Enter the Gage family. Clara, distracted with her musings while driving, hits their car, which doubles as their home. The mother, Lorraine, goes to the hospital where she is treated for very minor scrapes and also ... diagnosed with cancer. Clay, the floundering and unreliable father of the family, takes off, leaving Lorraine and the kids to fend for themselves in a hospital in a strange city with no resources. Horrified and determined to help, Clara invites Lorraine's three children and their curmudgeonly grandmother to stay in her home while Lorraine is treated and tries to recover.
As Clara, on the fly, learns the ins and outs of raising children and putting their needs ahead of her own while also running back and forth to the hospital to support Lorraine and working around Grandma's self-centered nastiness, she grapples with another set of existential questions. What does it mean to be "good" and how much do we owe those we have wronged? While she's sorting this out, she (and we, along with her) falls in love with Dolly, Trevor, and baby Pearce, the children who have weathered poverty, homelessness, their father's alcoholism, their mother's uncertainty ... and whose spirits still shine like little reminders of hope and love in the darkest of circumstances. She falls in love with the steadfast Episcopal priest Paul, too, and begins to imagine themselves as a little family. Then Lorraine gets better. Which is a good thing. Right?

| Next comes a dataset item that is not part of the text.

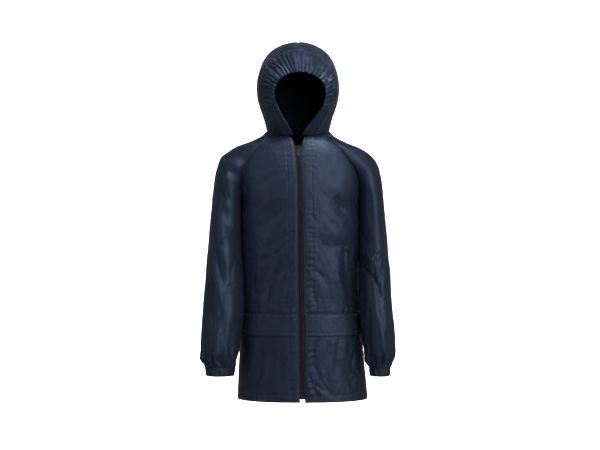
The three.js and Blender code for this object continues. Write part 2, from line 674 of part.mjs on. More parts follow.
// Heights of the zip's rows, between two ends: the rows of the front edges beside it
function zipHeights(low, high) {
  const upper = RAGLAN.map((_, i) => THREE.MathUtils.lerp(UNDERARM, NECK.frontHeight, i / RAGLAN.length));
  return [low, ...[...BODY_HEIGHTS, ...upper].filter((z) => z > low + 2 && z < high - 2), high];
}

// The middle of the front at a height: a point and the direction straight out of it
function frontMiddle(z, away) {
  const depthAt = (height) => {
    const depth = body("front", height);
    const share = Math.abs(away) / body("halfWidth", height);
    return depth * (1 - share ** BODY_SQUARENESS) ** (1 / BODY_SQUARENESS);
  };
  const point = new THREE.Vector3(body("lean", z) + away, -depthAt(z), z);
  const slope = (depthAt(z + 2) - depthAt(z - 2)) / 4;
  return { point, outward: new THREE.Vector3(0, -1, -slope).normalize() };
}

// A strip that runs up the middle of the front between two offsets, sunk below its surface
function makeStrip(low, high, from, to, sunk) {
  const rows = [];
  const outward = [];
  for (const z of zipHeights(low, high)) {
    const ends = [from, to].map((away) => frontMiddle(z, away));
    rows.push(makeRow(ends.map(({ point, outward: out }) => point.clone().addScaledVector(out, -sunk))));
    outward.push(ends.map(({ outward: out }) => out.clone()));
  }
  return { rows, outward };
}

// A turned frame at the middle of the front: X to the left, Y into the coat, Z up along its surface
function frontFrame(z) {
  const { point, outward } = frontMiddle(z, 0);
  const inward = outward.clone().negate();
  const right = new THREE.Vector3(1, 0, 0);
  const up = right.clone().cross(inward).normalize();
  return new THREE.Matrix4().makeBasis(right, inward, up).setPosition(point);
}

function toManifold(geometry) {
  const bare = geometry.index ? geometry.toNonIndexed() : geometry.clone();
  const places = new THREE.BufferGeometry().setAttribute("position", bare.getAttribute("position"));
  const merged = mergeVertices(places, 1e-4);
  const vertProperties = new Float32Array(merged.attributes.position.array);
  const triVerts = new Uint32Array(merged.index.array);
  return new wasm.Manifold(new wasm.Mesh({ numProp: 3, vertProperties, triVerts }));
}

function fromManifold(solid) {
  const mesh = solid.getMesh();
  const geometry = new THREE.BufferGeometry();
  geometry.setAttribute("position", new THREE.BufferAttribute(mesh.vertProperties, 3));
  geometry.setIndex(new THREE.BufferAttribute(mesh.triVerts, 1));
  geometry.computeVertexNormals();
  return geometry;
}

// A shape drawn in X and Z, pushed through Y between two depths
function plate(shape, near, far, bevel = 0) {
  const settings = { depth: far - near - 2 * bevel, bevelEnabled: bevel > 0, bevelThickness: bevel };
  const geometry = new THREE.ExtrudeGeometry(shape, {
    ...settings,
    bevelSize: bevel,
    bevelOffset: -bevel,
    bevelSegments: 1,
    curveSegments: 4,
  });
  return geometry.translate(0, 0, -far + bevel).rotateX(Math.PI / 2);
}

function roundedShape(width, top, bottom, radius) {
  const x = width / 2;
  const shape = new THREE.Shape();
  shape.moveTo(-x + radius, bottom);
  shape.lineTo(x - radius, bottom);
  shape.quadraticCurveTo(x, bottom, x, bottom + radius);
  shape.lineTo(x, top - radius);
  shape.quadraticCurveTo(x, top, x - radius, top);
  shape.lineTo(-x + radius, top);
  shape.quadraticCurveTo(-x, top, -x, top - radius);
  shape.lineTo(-x, bottom + radius);
  shape.quadraticCurveTo(-x, bottom, -x + radius, bottom);
  return shape;
}

// The slider's body, with the bridge that the pull tab swings in. Its middle is the frame's origin.
function makeSlider() {
  const half = SLIDER.height / 2;
  const outline = new THREE.Shape();
  const shoulder = SLIDER.width / 2;
  outline.moveTo(-shoulder * 0.62, -half);
  outline.lineTo(shoulder * 0.62, -half);
  outline.quadraticCurveTo(shoulder * 0.72, -half * 0.2, shoulder, half * 0.45);
  outline.quadraticCurveTo(shoulder, half, shoulder * 0.45, half);
  outline.lineTo(-shoulder * 0.45, half);
  outline.quadraticCurveTo(-shoulder, half, -shoulder, half * 0.45);
  outline.quadraticCurveTo(-shoulder * 0.72, -half * 0.2, -shoulder * 0.62, -half);
  const face = plate(outline, -SLIDER.face, -SLIDER.underFace, 0.4);
  const back = plate(outline, -SLIDER.overBack, -SLIDER.back, 0.3);
  const postOutline = roundedShape(SLIDER.post * 2, half - 0.6, half * 0.1, 1);
  const post = plate(postOutline, -SLIDER.face + 1, -SLIDER.back - 0.5);
  const arch = new THREE.Shape();
  const foot = BRIDGE.above + 0.6;
  arch.moveTo(-BRIDGE.outside, -foot);
  arch.lineTo(-BRIDGE.outside, 0);
  arch.absarc(0, 0, BRIDGE.outside, Math.PI, 0, true);
  arch.lineTo(BRIDGE.outside, -foot);
  arch.lineTo(BRIDGE.inside, -foot);
  arch.lineTo(BRIDGE.inside, 0);
  arch.absarc(0, 0, BRIDGE.inside, 0, Math.PI, false);
  arch.lineTo(-BRIDGE.inside, -foot);
  arch.closePath();
  const across = { depth: BRIDGE.width, bevelEnabled: false, curveSegments: 6 };
  const bridge = new THREE.ExtrudeGeometry(arch, across);
  bridge.translate(0, 0, -BRIDGE.width / 2);
  const axes = new THREE.Matrix4().makeBasis(
    new THREE.Vector3(0, 0, 1),
    new THREE.Vector3(0, -1, 0),
    new THREE.Vector3(1, 0, 0),
  );
  bridge.applyMatrix4(axes).translate(0, -SLIDER.face - BRIDGE.above, 0);
  const solids = [face, back, post, bridge].map(toManifold);
  return fromManifold(solids.reduce((joined, piece) => joined.add(piece)));
}

// The pull tab, hanging down. Its origin is the middle of its bar.
function makePullTab() {
  const shape = roundedShape(TAB.width, TAB.bar / 2, -TAB.length, 1.2);
  const side = TAB.window / 2;
  const window = new THREE.Path();
  window.moveTo(-side, -TAB.bar / 2);
  window.lineTo(-side, -TAB.windowEnd);
  window.lineTo(side, -TAB.windowEnd);
  window.lineTo(side, -TAB.bar / 2);
  window.closePath();
  shape.holes.push(window);
  return plate(shape, -TAB.thick / 2, TAB.thick / 2, 0.25);
}

function addMesh(group, name, geometry, finish) {
  const mesh = new THREE.Mesh(geometry, new THREE.MeshStandardMaterial(finish));
  mesh.name = name;
  group.add(mesh);
  return mesh;
}

function addCloth(group, name, piece, wall, finish = NAVY) {
  return addMesh(group, name, clothSolid(piece.rows, piece.outward, wall), finish);
}

function addBodyPieces(coat) {
  const frontLeft = makeFront(LEFT);
  const frontRight = makeFront(RIGHT);
  addCloth(coat, "front_left", frontLeft, WALL);
  addCloth(coat, "front_right", frontRight, WALL);
  addCloth(coat, "back", makeBack(), WALL);
  addCloth(coat, "flap_left", makeFlap(frontLeft), WALL);
  addCloth(coat, "flap_right", makeFlap(frontRight), WALL);
  addCloth(coat, "sleeve_left", makeSleeve(LEFT), WALL);
  addCloth(coat, "sleeve_right", makeSleeve(RIGHT), WALL);
}

function addHood(coat) {
  addCloth(coat, "hood_left", makeHoodHalf(LEFT), WALL);
  addCloth(coat, "hood_right", makeHoodHalf(RIGHT), WALL);
  addCloth(coat, "hood_band", makeBand(), BAND_WALL);
}

function addZip(coat) {
  const boxTop = ZIP_BOTTOM + ZIP_BOX.height;
  const sliderMiddle = SLIDER_TOP - SLIDER.height / 2;
  const sliderBottom = SLIDER_TOP - SLIDER.height;
  const tapeSunk = WALL + LAYER_GAP;
  const tapeLow = boxTop + SEAM_GAP;
  const leftTape = makeStrip(tapeLow, ZIP_TOP, TAPE.inner, TAPE.outer, tapeSunk);
  addCloth(coat, "zip_tape_left", leftTape, TAPE_WALL, BLACK_TAPE);
  const rightTape = makeStrip(tapeLow, ZIP_TOP, -TAPE.outer, -TAPE.inner, tapeSunk);
  addCloth(coat, "zip_tape_right", rightTape, TAPE_WALL, BLACK_TAPE);
  const chain = makeStrip(tapeLow, sliderBottom - SEAM_GAP, -CHAIN.halfWidth, CHAIN.halfWidth, CHAIN.sunk);
  addCloth(coat, "zip_chain", chain, CHAIN.thick, BLACK_PLASTIC);
  const box = plate(roundedShape(ZIP_BOX.width, ZIP_BOX.height, 0, 1), -0.6, ZIP_BOX.thick - 0.6, 0.4);
  addMesh(coat, "zip_box", box, BLACK_PLASTIC).applyMatrix4(frontFrame(ZIP_BOTTOM));
  const frame = frontFrame(sliderMiddle);
  addMesh(coat, "zip_slider", makeSlider(), DARK_METAL).applyMatrix4(frame);
  const bar = new THREE.Matrix4().makeTranslation(0, -SLIDER.face - BRIDGE.above, 0);
  addMesh(coat, "pull_tab", makePullTab(), DARK_METAL).applyMatrix4(frame.multiply(bar));
}

const coat = new THREE.Group();
addBodyPieces(coat);
addHood(coat);
addZip(coat);

export default coat;
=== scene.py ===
# %% [markdown]
# # A child's hooded raincoat
# The coat hangs filled out with nobody in it, as a worn coat does. The fixed frame holds its solids,
# and this lesson dresses them: each cut panel becomes a thin shell of coated nylon with its creases,
# gathers, seams and stitches, and the zip gets its teeth and its metal.
# Tables are in millimetres, +Z up. The coat faces -Y, and the wearer's left is +X.

# %% Load the frame
import math

import bmesh
import bpy
import numpy as np
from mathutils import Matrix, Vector


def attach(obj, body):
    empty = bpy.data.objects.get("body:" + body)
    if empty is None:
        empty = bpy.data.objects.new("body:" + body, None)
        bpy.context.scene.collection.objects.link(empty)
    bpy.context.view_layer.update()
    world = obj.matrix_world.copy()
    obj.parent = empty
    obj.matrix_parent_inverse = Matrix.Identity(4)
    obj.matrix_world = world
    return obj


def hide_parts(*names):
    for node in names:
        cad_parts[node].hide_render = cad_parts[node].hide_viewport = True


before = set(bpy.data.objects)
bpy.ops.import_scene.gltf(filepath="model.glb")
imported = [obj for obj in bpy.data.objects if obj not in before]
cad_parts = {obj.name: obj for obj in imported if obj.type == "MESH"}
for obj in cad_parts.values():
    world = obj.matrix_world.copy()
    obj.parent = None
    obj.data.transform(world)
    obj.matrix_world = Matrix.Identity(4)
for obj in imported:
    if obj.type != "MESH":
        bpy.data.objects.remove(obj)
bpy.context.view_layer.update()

MM = 0.001
LEFT, RIGHT = 1, -1
COAT = "coat"

# %% [markdown]
# ## Camera, backdrop and lamps
# The photograph looks level and straight at the front from some way off, so a long lens three metres
# away gives its flat perspective. The coat is cut out on white there, so a pale floor sweeps up into a
# pale wall behind it.

# %% Camera
PHOTO_WIDTH_MM = 1260
CAMERA_AWAY = 3.0
camera_data = bpy.data.cameras.new("camera")
camera_data.sensor_width = 36
camera_data.lens = camera_data.sensor_width * CAMERA_AWAY / (PHOTO_WIDTH_MM * MM)
camera = bpy.data.objects.new("camera", camera_data)
camera.location = (0.0042, -CAMERA_AWAY, -0.1785)
camera.rotation_euler = (math.radians(90), 0, 0)
bpy.context.scene.collection.objects.link(camera)
bpy.context.scene.camera = camera
print("lens:", round(camera_data.lens, 2), "mm")

# %% Sweep of floor and wall
FLOOR_Z = -1.15
SWEEP_HALF_WIDTH = 6.0
SWEEP_FRONT = -5.0
SWEEP_BACK = 3.6
SWEEP_RADIUS = 1.6
SWEEP_TOP = 4.5


def make_sweep():
    """A floor that curves up into a wall, as one smooth strip."""
    turn = np.linspace(0, math.pi / 2, 17)
    bend_y = SWEEP_BACK - SWEEP_RADIUS + SWEEP_RADIUS * np.sin(turn)
    bend_z = FLOOR_Z + SWEEP_RADIUS * (1 - np.cos(turn))
    profile = [(SWEEP_FRONT, FLOOR_Z), *zip(bend_y, bend_z), (SWEEP_BACK, SWEEP_TOP)]
    points = [(x, y, z) for y, z in profile for x in (-SWEEP_HALF_WIDTH, SWEEP_HALF_WIDTH)]
    faces = [(2 * i, 2 * i + 1, 2 * i + 3, 2 * i + 2) for i in range(len(profile) - 1)]
    mesh = bpy.data.meshes.new("backdrop")
    mesh.from_pydata(points, [], faces)
    mesh.shade_smooth()
    sweep = bpy.data.objects.new("backdrop", mesh)
    bpy.context.scene.collection.objects.link(sweep)
    paint = bpy.data.materials.new("backdrop_paper")
    paint.use_nodes = True
    shader = paint.node_tree.nodes["Principled BSDF"]
    shader.inputs["Base Color"].default_value = (0.9, 0.9, 0.9, 1)
    shader.inputs["Roughness"].default_value = 0.9
    mesh.materials.append(paint)
    sweep.visible_glossy = False
    return sweep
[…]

I confess that I saw a little bit of myself in Clara, which always makes the reading experience resonate. I'm not unmarried or childless, but I am middle aged and occasionally frumpy. And I do tend to get myself spun up about those meaning-of-life kinds of questions that leave me wondering if I'm doing all I'm meant to do with, in the words of poet Mary Oliver, my "one wild and precious life." And in the spirit of full disclosure, I do lean a little bit too far forward at times in my efforts to be helpful. Fortunately, I've never moved a homeless family of strangers into my home or completely remodeled my house to make it more comfortable for them, as Clara does. And I guess I've never felt like I was obligated to do good, just that I would really like to. I have definitely experienced feeling unappreciated or unwanted in my effort to help, and while that stings in the moment, it usually serves as a good reminder of boundaries and the limitations we have on our ability to influence another person.

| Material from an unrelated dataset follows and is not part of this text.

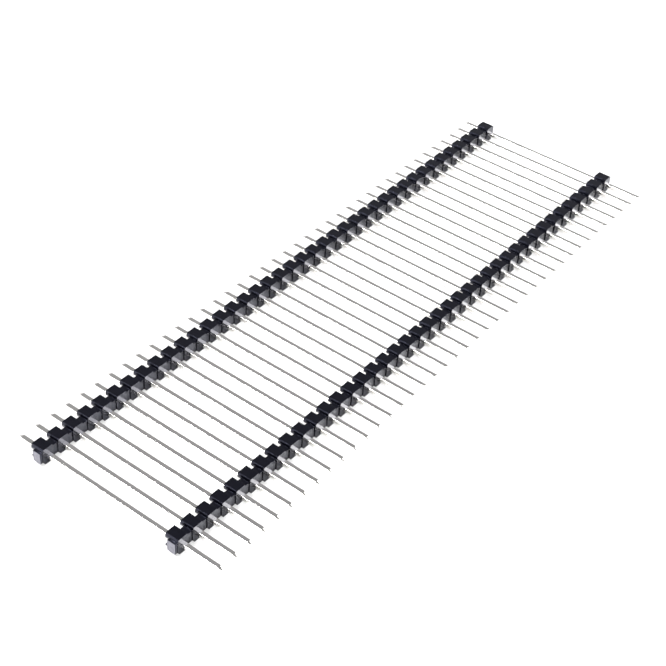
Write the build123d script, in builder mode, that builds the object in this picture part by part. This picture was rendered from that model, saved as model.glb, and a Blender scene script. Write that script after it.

Clara's story doesn't end the way she envisioned it might, but it ends as well as can be expected given the circumstances, the personalities, and the weaknesses of the human condition. That's another good reminder ... that we don't have a crystal ball to show us the future or the outcome of our actions. Our desire to do the right thing and the leaps of faith we often take to execute that desire ... they have to be enough to sustain us.